Apphia, Lady Lyttelton, neé Witts (1743-1840)

Apphia Witts was born 27th April 1743, in the reign of George II, to a prosperous Oxfordshire family. After the deaths of both of her parents, Apphia set sail to India at the age of 25 to marry her cousin Richard Witts. In the same year that Captain Cook discovered New Zealand, Apphia's arduous journey would have taken between three and six months in extremely uncomfortable conditions. Finally arriving in Calcutta in the early summer of 1769 Apphia was to discover the terrible news that her intended bridegroom had died six months before she had left England. During this time, Apphia was befriended by a Colonel Joseph Peach of the 1st Bengal European Regiment, twelve years her senior, Peach and Apphia married on 30th January 1770. Further tragedy struck when Colonel Peach died within six months of their union, having contracted a fever. Apphia chose to return to England in order to carry out the wishes of her husband in providing for his family and in particular her nephew by marriage Henry Peach, whom she referred to as her 'adopted Henry'. Apphia's next betrothal was not without scandal when she married the handsome and charming Thomas Lyttelton, a renowned scoundrel and libertine, who pressed marriage upon her having compromised her reputation.
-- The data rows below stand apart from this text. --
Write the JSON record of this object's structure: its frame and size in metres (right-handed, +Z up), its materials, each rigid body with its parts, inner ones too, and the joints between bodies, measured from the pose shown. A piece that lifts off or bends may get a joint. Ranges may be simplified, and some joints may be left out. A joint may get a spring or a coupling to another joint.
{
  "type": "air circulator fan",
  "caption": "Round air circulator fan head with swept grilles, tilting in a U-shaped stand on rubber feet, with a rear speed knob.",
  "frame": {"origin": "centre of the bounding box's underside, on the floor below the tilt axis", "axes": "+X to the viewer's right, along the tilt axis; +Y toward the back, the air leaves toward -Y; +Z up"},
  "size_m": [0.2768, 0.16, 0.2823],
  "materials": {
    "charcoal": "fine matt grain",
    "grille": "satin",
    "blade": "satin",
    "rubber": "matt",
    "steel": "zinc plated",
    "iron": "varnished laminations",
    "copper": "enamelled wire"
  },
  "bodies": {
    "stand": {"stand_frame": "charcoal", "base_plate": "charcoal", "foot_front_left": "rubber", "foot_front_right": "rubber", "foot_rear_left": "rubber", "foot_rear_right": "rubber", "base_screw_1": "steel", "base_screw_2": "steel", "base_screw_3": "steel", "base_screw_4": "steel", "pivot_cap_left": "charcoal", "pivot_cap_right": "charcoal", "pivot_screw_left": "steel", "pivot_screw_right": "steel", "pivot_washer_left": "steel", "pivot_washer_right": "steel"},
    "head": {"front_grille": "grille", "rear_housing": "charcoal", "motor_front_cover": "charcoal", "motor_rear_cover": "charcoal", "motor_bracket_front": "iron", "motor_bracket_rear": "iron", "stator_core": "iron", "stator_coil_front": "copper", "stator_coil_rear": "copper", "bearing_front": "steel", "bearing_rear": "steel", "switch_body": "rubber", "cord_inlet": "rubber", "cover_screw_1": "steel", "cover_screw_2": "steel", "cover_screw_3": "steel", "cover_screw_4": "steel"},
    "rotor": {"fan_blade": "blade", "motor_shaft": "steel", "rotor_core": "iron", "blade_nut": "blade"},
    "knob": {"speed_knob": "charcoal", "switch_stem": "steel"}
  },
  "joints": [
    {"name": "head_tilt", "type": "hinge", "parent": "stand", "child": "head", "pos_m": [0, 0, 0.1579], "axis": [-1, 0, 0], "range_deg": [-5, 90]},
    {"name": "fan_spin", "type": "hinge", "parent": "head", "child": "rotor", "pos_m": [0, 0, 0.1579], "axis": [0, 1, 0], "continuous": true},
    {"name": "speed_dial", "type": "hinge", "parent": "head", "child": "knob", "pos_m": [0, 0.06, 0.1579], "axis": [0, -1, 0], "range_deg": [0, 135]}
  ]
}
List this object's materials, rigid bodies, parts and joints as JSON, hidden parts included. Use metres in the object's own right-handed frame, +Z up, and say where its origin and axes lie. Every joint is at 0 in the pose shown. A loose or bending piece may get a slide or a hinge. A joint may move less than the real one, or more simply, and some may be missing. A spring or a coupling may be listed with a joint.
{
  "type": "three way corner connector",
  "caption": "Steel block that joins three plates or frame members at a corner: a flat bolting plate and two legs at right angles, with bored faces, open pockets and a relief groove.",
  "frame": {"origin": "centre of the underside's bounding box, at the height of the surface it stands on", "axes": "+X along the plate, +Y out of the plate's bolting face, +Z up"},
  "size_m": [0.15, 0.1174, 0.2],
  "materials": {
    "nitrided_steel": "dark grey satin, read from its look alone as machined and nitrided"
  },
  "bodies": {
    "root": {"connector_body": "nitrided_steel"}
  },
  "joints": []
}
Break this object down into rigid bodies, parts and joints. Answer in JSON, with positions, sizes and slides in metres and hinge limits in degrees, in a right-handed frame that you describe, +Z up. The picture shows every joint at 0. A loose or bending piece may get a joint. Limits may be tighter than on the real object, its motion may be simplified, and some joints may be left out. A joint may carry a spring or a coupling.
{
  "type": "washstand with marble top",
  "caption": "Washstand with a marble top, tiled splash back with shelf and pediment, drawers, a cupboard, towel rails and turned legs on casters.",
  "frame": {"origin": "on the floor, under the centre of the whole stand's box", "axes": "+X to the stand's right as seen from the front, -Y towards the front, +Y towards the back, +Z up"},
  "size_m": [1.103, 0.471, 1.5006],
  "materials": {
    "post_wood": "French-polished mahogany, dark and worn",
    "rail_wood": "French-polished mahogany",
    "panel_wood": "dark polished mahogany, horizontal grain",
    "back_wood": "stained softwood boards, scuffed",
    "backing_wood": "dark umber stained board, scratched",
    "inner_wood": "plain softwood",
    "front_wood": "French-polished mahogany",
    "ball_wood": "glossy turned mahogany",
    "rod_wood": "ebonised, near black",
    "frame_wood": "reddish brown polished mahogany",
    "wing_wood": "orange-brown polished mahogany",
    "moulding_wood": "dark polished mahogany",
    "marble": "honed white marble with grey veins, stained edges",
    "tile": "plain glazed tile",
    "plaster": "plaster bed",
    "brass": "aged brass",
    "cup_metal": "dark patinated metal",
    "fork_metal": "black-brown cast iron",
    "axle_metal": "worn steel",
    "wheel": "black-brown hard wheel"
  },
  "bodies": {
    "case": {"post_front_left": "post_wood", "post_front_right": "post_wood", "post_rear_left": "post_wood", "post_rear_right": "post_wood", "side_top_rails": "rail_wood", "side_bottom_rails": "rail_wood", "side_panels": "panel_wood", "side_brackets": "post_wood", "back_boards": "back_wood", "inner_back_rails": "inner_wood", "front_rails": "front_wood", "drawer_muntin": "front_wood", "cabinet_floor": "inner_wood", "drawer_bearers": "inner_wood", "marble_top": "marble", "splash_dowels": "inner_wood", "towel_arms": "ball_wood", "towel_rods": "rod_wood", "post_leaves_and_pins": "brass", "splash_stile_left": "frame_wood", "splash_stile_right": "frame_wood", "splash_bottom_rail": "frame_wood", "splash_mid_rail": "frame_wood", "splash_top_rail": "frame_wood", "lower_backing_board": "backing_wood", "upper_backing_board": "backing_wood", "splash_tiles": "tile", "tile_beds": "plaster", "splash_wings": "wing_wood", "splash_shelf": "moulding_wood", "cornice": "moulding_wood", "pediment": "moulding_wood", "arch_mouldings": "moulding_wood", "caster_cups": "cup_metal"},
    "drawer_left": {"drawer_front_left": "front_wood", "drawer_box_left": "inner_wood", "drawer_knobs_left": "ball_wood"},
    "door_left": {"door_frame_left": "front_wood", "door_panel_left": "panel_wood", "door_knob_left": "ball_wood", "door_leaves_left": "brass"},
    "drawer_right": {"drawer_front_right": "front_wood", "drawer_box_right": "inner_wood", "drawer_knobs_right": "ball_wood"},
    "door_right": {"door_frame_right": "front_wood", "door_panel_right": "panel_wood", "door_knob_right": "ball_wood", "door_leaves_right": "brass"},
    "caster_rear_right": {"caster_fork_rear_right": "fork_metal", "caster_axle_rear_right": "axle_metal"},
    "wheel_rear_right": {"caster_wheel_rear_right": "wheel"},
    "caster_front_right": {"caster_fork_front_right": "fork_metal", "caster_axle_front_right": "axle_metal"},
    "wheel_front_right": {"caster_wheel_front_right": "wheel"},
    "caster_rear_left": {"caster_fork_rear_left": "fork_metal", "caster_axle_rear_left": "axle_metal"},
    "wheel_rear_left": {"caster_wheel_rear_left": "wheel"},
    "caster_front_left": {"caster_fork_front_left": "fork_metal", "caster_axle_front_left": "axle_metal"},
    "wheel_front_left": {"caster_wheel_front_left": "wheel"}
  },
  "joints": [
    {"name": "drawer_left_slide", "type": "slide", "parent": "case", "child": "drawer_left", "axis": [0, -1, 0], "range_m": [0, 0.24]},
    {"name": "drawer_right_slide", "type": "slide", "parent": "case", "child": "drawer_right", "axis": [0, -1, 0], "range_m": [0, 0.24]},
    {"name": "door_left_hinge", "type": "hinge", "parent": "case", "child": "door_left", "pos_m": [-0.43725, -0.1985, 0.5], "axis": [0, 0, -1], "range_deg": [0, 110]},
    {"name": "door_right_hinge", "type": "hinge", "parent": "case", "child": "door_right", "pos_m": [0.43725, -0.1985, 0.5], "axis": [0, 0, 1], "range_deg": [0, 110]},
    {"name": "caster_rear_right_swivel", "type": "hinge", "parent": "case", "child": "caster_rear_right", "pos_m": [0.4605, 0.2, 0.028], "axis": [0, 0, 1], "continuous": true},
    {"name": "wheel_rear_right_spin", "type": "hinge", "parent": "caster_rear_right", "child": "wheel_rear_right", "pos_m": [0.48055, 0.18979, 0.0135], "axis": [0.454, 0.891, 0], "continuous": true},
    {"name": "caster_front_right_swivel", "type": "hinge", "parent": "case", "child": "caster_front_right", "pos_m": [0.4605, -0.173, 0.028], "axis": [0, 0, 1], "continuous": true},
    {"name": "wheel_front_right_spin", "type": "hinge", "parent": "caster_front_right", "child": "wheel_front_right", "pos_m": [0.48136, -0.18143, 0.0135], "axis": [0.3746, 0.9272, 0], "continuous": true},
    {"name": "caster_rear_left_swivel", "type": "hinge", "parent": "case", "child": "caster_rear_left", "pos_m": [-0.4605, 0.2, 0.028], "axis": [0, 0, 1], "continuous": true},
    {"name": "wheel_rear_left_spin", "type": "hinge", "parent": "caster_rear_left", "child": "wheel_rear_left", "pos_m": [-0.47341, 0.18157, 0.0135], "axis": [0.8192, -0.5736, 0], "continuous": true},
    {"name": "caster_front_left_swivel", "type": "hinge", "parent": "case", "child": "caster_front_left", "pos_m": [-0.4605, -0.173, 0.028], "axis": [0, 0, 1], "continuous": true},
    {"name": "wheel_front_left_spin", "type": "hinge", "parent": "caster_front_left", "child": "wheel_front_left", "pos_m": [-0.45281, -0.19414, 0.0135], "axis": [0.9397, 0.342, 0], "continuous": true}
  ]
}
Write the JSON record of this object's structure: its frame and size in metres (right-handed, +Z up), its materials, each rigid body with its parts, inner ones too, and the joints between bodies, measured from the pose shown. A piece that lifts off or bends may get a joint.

They married in June 1773, with Thomas deserting Apphia in the following September. They separated but never divorced, the Deed of Separation listing 'one pair Brilliant DiamondEarrings' among her possessions at that time. Upon Thomas's father's death in 1773 Apphia was made Lady Lyttelton, which she remained until her death. Lady Lyttelton spent the rest of her life living in Malvern, engaged in charitable works, funding a school and supporting her extended family. She died in 1840 at the age of 97, being buried in the family tomb alongside her beloved Henry Peach.